Netflixable? The Good, the Bad and the Excessive — “Blonde”

Of all the projects Netflix hurled a ton of money at “for your consideration” this awards season, “Blonde” has to be the most troubling misfire. And thanks to Netflix’s deep pockets and lax supervision, it had plenty of competition.

I’ve liked Kiwi filmmaker Andrew Dominik’s other work. “Killing them Softly” and “The Assassination of Jesse James by the Coward Robert Ford” were two of the most interesting films Brad Pitt has lent his talent to over the years.

And who doesn’t adore Ana de Armas, the “Knives Out” breakout star?

But it’s obvious, from the two hour and 47 minute bummer that Dominik serves up, exposing and over-exposing de Armas in all her accented-but-looks-sort-of-right courage, that neither of them was right for this.

Still, “Blonde” is too ambitious and too important a cinematic subject to dismiss out of hand. Wildly uneven, misguided, bluntly exploitive at times, it also has moments of wrenching pathos and a mournful tone that will never let a film fan look at a Monroe movie the same way again.

So, well done there.

Perhaps the problem is relying on Joyce Carol Oates’ novel “Blonde” as its source material.

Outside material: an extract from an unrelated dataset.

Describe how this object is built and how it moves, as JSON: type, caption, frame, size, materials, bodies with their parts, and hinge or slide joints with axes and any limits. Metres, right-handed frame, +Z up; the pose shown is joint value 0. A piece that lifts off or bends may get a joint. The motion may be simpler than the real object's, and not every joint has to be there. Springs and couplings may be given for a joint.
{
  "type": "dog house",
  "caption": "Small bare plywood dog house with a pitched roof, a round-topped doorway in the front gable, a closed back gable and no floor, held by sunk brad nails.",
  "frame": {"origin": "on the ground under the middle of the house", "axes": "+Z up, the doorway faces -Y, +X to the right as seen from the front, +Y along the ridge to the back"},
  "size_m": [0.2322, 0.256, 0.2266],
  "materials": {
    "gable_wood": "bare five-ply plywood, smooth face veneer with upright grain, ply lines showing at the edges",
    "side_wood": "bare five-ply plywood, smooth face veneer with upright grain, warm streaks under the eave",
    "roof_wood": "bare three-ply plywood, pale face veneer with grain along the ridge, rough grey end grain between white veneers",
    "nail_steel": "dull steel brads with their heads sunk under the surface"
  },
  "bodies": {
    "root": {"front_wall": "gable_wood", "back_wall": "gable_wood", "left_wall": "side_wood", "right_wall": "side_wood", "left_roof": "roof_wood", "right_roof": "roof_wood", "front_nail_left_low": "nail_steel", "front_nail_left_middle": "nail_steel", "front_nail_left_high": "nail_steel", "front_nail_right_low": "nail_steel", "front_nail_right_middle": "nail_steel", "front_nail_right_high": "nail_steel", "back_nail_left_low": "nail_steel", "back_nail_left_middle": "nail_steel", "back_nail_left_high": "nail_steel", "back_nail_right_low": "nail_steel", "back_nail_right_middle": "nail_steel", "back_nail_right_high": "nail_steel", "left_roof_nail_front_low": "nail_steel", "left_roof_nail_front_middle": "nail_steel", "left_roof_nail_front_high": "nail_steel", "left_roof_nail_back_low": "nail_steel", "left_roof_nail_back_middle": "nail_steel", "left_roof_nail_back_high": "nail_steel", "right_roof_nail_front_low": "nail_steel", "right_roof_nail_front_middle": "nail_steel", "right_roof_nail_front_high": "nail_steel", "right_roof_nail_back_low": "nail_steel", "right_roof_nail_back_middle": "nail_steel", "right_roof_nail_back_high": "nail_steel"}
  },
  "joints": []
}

Nobody would really want a straightforward Monroe biography, ticking off the red letter dates of the shooting star nature of her brief career, without insight, analysis and symbolic “understanding” of this fragile, damaged woman transformed into a sex symbol without peer. But Oates’ fictionalization goes too far, as does Dominik’s choice of what to emphasize and how to play it up. He begins with the moving trauma of an abused, orphaned childhood to being “discovered” and raped by Darryl F. Zanuck, beaten by husband Joe DiMaggio and cruelly and coarsely misused by John F. Kennedy.

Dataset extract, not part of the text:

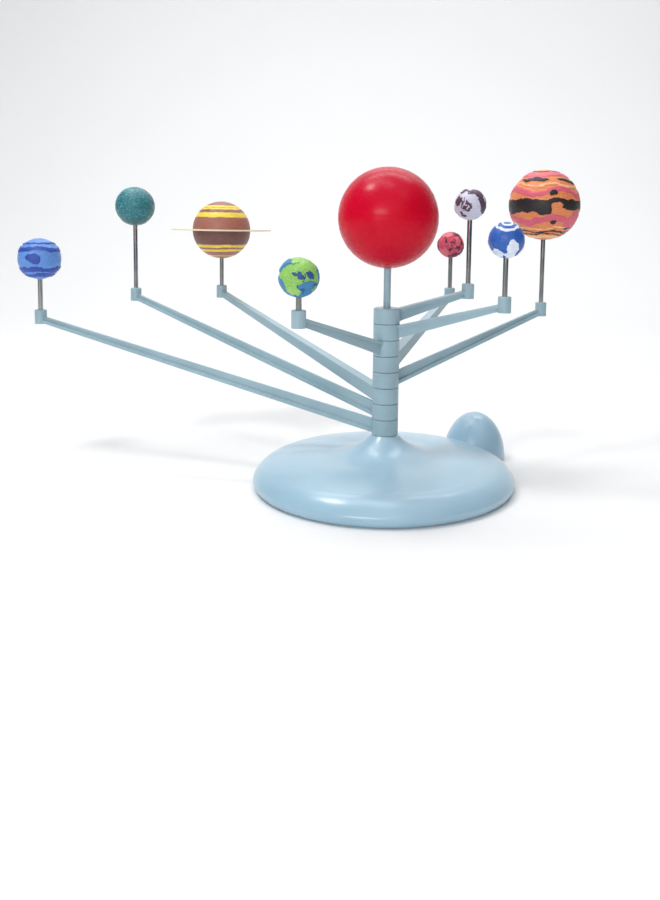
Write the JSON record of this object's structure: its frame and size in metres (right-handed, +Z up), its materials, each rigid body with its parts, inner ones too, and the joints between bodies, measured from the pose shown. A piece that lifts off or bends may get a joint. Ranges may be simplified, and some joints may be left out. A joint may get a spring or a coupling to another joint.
{
  "type": "orrery",
  "caption": "Toy orrery: round stand with a spindle of stacked collars, tapering arms with steel rods that carry painted planet balls around a red Sun.",
  "frame": {"origin": "centre of the resting face under the stand, on the spindle's axis", "axes": "+Z up along the spindle; +X to the viewer's right along the longest side, with the rear dome at +X +Y; -Y is the front"},
  "size_m": [0.4406, 0.2954, 0.2295],
  "materials": {
    "stand_plastic": "glossy moulded plastic, pale blue-grey",
    "arm_plastic": "satin moulded plastic, pale blue-grey",
    "cover_plastic": "matt moulded plastic, pale blue-grey",
    "rod_steel": "polished steel",
    "screw_steel": "plated steel",
    "sun_paint": "red poster paint, satin",
    "mercury_paint": "white and dark violet patches, hand painted",
    "venus_paint": "blue with white clouds, hand painted",
    "earth_paint": "blue sea and green land, hand painted",
    "mars_paint": "pink red with dark spots, hand painted",
    "jupiter_paint": "orange with pink and black bands, hand painted",
    "saturn_paint": "brown with yellow bands, hand painted",
    "uranus_paint": "teal, rough paint",
    "neptune_paint": "light and dark blue bands, hand painted",
    "ring_paint": "cream card-like plastic"
  },
  "bodies": {
    "stand": {"base_shell": "stand_plastic", "base_plate": "cover_plastic", "base_screws": "screw_steel", "spindle": "arm_plastic", "sun_rod": "arm_plastic", "sun_upper_shell": "sun_paint", "sun_lower_shell": "sun_paint"},
    "mercury": {"mercury_arm": "arm_plastic", "mercury_rod": "rod_steel", "mercury_upper_shell": "mercury_paint", "mercury_lower_shell": "mercury_paint"},
    "venus": {"venus_arm": "arm_plastic", "venus_rod": "rod_steel", "venus_upper_shell": "venus_paint", "venus_lower_shell": "venus_paint"},
    "earth": {"earth_arm": "arm_plastic", "earth_rod": "rod_steel", "earth_upper_shell": "earth_paint", "earth_lower_shell": "earth_paint"},
    "mars": {"mars_arm": "arm_plastic", "mars_rod": "rod_steel", "mars_upper_shell": "mars_paint", "mars_lower_shell": "mars_paint"},
    "jupiter": {"jupiter_arm": "arm_plastic", "jupiter_rod": "rod_steel", "jupiter_upper_shell": "jupiter_paint", "jupiter_lower_shell": "jupiter_paint"},
    "saturn": {"saturn_arm": "arm_plastic", "saturn_rod": "rod_steel", "saturn_upper_shell": "saturn_paint", "saturn_lower_shell": "saturn_paint", "saturn_ring": "ring_paint"},
    "uranus": {"uranus_arm": "arm_plastic", "uranus_rod": "rod_steel", "uranus_upper_shell": "uranus_paint", "uranus_lower_shell": "uranus_paint"},
    "neptune": {"neptune_arm": "arm_plastic", "neptune_rod": "rod_steel", "neptune_upper_shell": "neptune_paint", "neptune_lower_shell": "neptune_paint"}
  },
  "joints": [
    {"name": "mercury_orbit", "type": "hinge", "parent": "stand", "child": "mercury", "pos_m": [0, 0, 0.05], "axis": [0, 0, 1], "continuous": true},
    {"name": "venus_orbit", "type": "hinge", "parent": "stand", "child": "venus", "pos_m": [0, 0, 0.05], "axis": [0, 0, 1], "continuous": true},
    {"name": "earth_orbit", "type": "hinge", "parent": "stand", "child": "earth", "pos_m": [0, 0, 0.05], "axis": [0, 0, 1], "continuous": true},
    {"name": "mars_orbit", "type": "hinge", "parent": "stand", "child": "mars", "pos_m": [0, 0, 0.05], "axis": [0, 0, 1], "continuous": true},
    {"name": "jupiter_orbit", "type": "hinge", "parent": "stand", "child": "jupiter", "pos_m": [0, 0, 0.05], "axis": [0, 0, 1], "continuous": true},
    {"name": "saturn_orbit", "type": "hinge", "parent": "stand", "child": "saturn", "pos_m": [0, 0, 0.05], "axis": [0, 0, 1], "continuous": true},
    {"name": "uranus_orbit", "type": "hinge", "parent": "stand", "child": "uranus", "pos_m": [0, 0, 0.05], "axis": [0, 0, 1], "continuous": true},
    {"name": "neptune_orbit", "type": "hinge", "parent": "stand", "child": "neptune", "pos_m": [0, 0, 0.05], "axis": [0, 0, 1], "continuous": true}
  ]
}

“Daddy Issues” is the connecting thread and might be the most believable element to the film. But blending in fiction with fact — wasting all this screen time on a fictional long-running menage a trois with the bisexual sons of Charlie Chaplin and Edward G. Robinson — feels wrong, like one last act of Marilyn abuse. Is Dominik pandering to the polyamorous audience? Cut that fiction out altogether and you’d have a shorter, sharper and at least more defensible version of who she was, and why she was.

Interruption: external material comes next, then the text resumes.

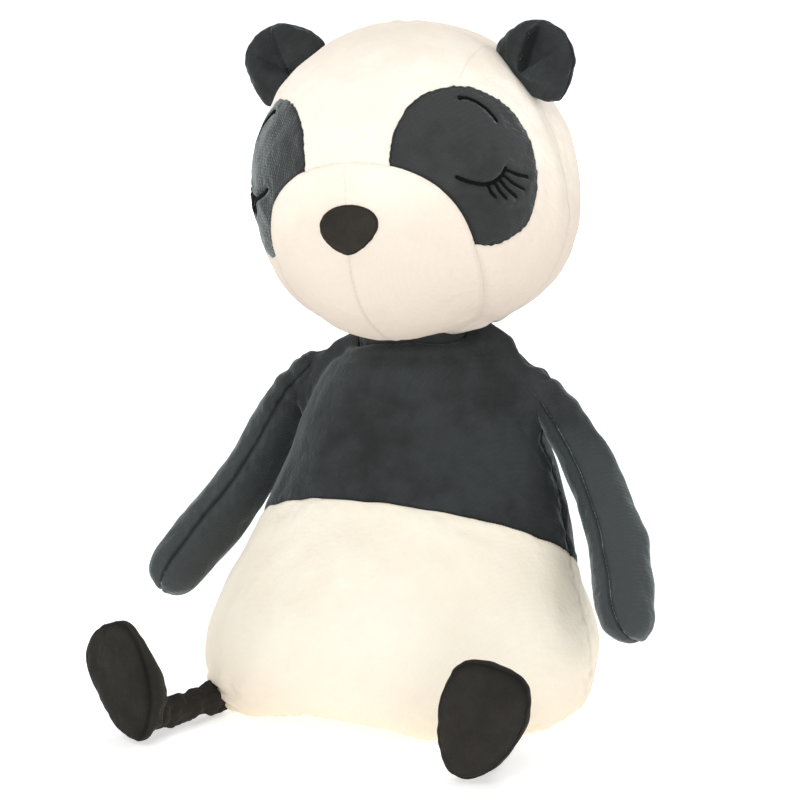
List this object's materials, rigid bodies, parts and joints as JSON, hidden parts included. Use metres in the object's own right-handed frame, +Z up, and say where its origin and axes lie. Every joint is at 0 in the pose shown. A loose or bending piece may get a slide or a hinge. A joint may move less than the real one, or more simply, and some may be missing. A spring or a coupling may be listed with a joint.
{
  "type": "plush panda",
  "caption": "Sitting stuffed panda with a big domed-muzzle head, closed stitched eyes, folded ears, sausage arms and thin legs ending in upright padded feet.",
  "frame": {"origin": "middle of the flat underside the panda sits on", "axes": "+Z up, the face looks towards -Y, the panda's own left is +X"},
  "size_m": [0.238, 0.1947, 0.3058],
  "materials": {
    "cream_plush": "short nap",
    "dark_plush": "short nap",
    "sole_plush": "short nap",
    "nose_velvet": "velvet",
    "thread": "twisted thread",
    "stuffing": "loose fibre",
    "pouch_cloth": "plain weave",
    "beans": "small pellets",
    "label_tape": "satin tape"
  },
  "bodies": {
    "torso": {"chest_panel": "dark_plush", "upper_back_panel": "dark_plush", "belly_panel": "cream_plush", "lower_back_panel": "cream_plush", "base_panel": "cream_plush", "body_stuffing": "stuffing", "bean_pouch": "pouch_cloth", "bean_filling": "beans", "care_label": "label_tape"},
    "neck": {"neck_band": "dark_plush", "neck_stuffing": "stuffing"},
    "head": {"head_stuffing": "stuffing", "forehead_panel": "cream_plush", "nose_pad": "nose_velvet", "cheek_panel_left": "cream_plush", "head_back_left": "cream_plush", "muzzle_panel_left": "cream_plush", "eye_patch_left": "dark_plush", "eyelid_stitching_left": "thread", "brow_stitching_left": "thread", "cheek_panel_right": "cream_plush", "head_back_right": "cream_plush", "muzzle_panel_right": "cream_plush", "eye_patch_right": "dark_plush", "eyelid_stitching_right": "thread", "brow_stitching_right": "thread"},
    "left_ear": {"ear_front_left": "dark_plush", "ear_back_left": "dark_plush", "ear_stuffing_left": "stuffing"},
    "left_arm": {"arm_outer_panel_left": "dark_plush", "arm_inner_panel_left": "dark_plush", "arm_stuffing_left": "stuffing"},
    "left_leg": {"leg_panel_left": "dark_plush", "leg_stuffing_left": "stuffing"},
    "left_foot": {"foot_upper_left": "dark_plush", "foot_sole_left": "sole_plush", "foot_stuffing_left": "stuffing"},
    "right_ear": {"ear_front_right": "dark_plush", "ear_back_right": "dark_plush", "ear_stuffing_right": "stuffing"},
    "right_arm": {"arm_outer_panel_right": "dark_plush", "arm_inner_panel_right": "dark_plush", "arm_stuffing_right": "stuffing"},
    "right_leg": {"leg_panel_right": "dark_plush", "leg_stuffing_right": "stuffing"},
    "right_foot": {"foot_upper_right": "dark_plush", "foot_sole_right": "sole_plush", "foot_stuffing_right": "stuffing"}
  },
  "joints": [
    {"name": "head_turn", "type": "hinge", "parent": "torso", "child": "neck", "pos_m": [0, 0.021, 0.16], "axis": [0, 0, 1], "range_deg": [-30, 30], "stiffness_Nm_per_rad": 0.06},
    {"name": "head_nod", "type": "hinge", "parent": "neck", "child": "head", "pos_m": [0, 0.021, 0.16], "axis": [1, 0, 0], "range_deg": [-10, 10], "stiffness_Nm_per_rad": 0.6},
    {"name": "left_ear_fold", "type": "hinge", "parent": "head", "child": "left_ear", "pos_m": [0.04909, 0.017, 0.2823], "axis": [0.8281, 0, -0.5606], "range_deg": [-30, 30], "stiffness_Nm_per_rad": 0.01},
    {"name": "left_arm_raise", "type": "hinge", "parent": "torso", "child": "left_arm", "pos_m": [0.0575, 0.0245, 0.1415], "axis": [0, -1, 0], "range_deg": [-3, 80], "stiffness_Nm_per_rad": 0.02},
    {"name": "left_leg_swing", "type": "hinge", "parent": "torso", "child": "left_leg", "pos_m": [0.0685, -0.054, 0.0082], "axis": [-1, 0, 0], "range_deg": [-20, 45], "stiffness_Nm_per_rad": 0.03},
    {"name": "left_foot_rock", "type": "hinge", "parent": "left_leg", "child": "left_foot", "pos_m": [0.07576, -0.08311, 0.0082], "axis": [-1, 0, 0], "range_deg": [-12, 15], "stiffness_Nm_per_rad": 0.03},
    {"name": "right_ear_fold", "type": "hinge", "parent": "head", "child": "right_ear", "pos_m": [-0.0611, 0.017, 0.26897], "axis": [0.6704, 0, 0.742], "range_deg": [-30, 30], "stiffness_Nm_per_rad": 0.01},
    {"name": "right_arm_raise", "type": "hinge", "parent": "torso", "child": "right_arm", "pos_m": [-0.0575, 0.0245, 0.1415], "axis": [0, 1, 0], "range_deg": [-3, 80], "stiffness_Nm_per_rad": 0.02},
    {"name": "right_leg_swing", "type": "hinge", "parent": "torso", "child": "right_leg", "pos_m": [-0.0685, -0.054, 0.0082], "axis": [-1, 0, 0], "range_deg": [-20, 45], "stiffness_Nm_per_rad": 0.03},
    {"name": "right_foot_rock", "type": "hinge", "parent": "right_leg", "child": "right_foot", "pos_m": [-0.07576, -0.08311, 0.0082], "axis": [-1, 0, 0], "range_deg": [-12, 15], "stiffness_Nm_per_rad": 0.03}
  ]
}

The opening act, with Lily Fisher playing the little girl who never knew her father, and trapped in the care of a psychotic mother (Julianne Nicholson) is the most heartbreaking thing I’ve seen on a screen this year. Mom’s madness in the midst of one of those disastrous LA fires, trying to drown the child her lover wanted her to abort, you watch this and marvel how anyone survives such trauma.

It’s also brilliantly conceived and filmed, a child’s eye view of Hell, literal and figurative.

The movie skips past Norma Jeane Baker’s orphaned childhood and her first marriage and treats her pin-up girl years — nude modeling included — mostly in montage. Her meeting with “Mr. Z” (20th Century Fox chief Zanuck) implies a quid pro quo audition that becomes a rape. It could’ve happened, but Zanuck was famous for hating her and only hiring her to keep another studio from snapping her up. T

Inserting de Armas as Marilyn into “All About Eve,” the first film most people noticed her in, and later into her comic classics, “Gentlemen Prefer Blondes” and “Some Like it Hot,” is accomplished with technincal ease. Vanessa Lemonides does the singing of “Diamonds are a Girl’s Best Friend” and other Monroe signature tunes. Playing up the little-seen “serious” breakthrough film “Don’t Bother to Knock” is insightful, as the alluring and dangerous baby-sitter Monroe plays had to be triggering to a survivor of childhood trauma.

Two casting master-strokes pay off. Bobby Cannavale brings much more personality and volatility to seemingly courtly and shy suitor and husband Joe DiMaggio. Cannavale is downright electrifying when “Daddy” flies into rages over Monroe’s nude photo past and the blatant and eager exploitation that publicly filming her skirt-billowing-over-a-subway-grate scene in “The Seven Year Itch” entailed.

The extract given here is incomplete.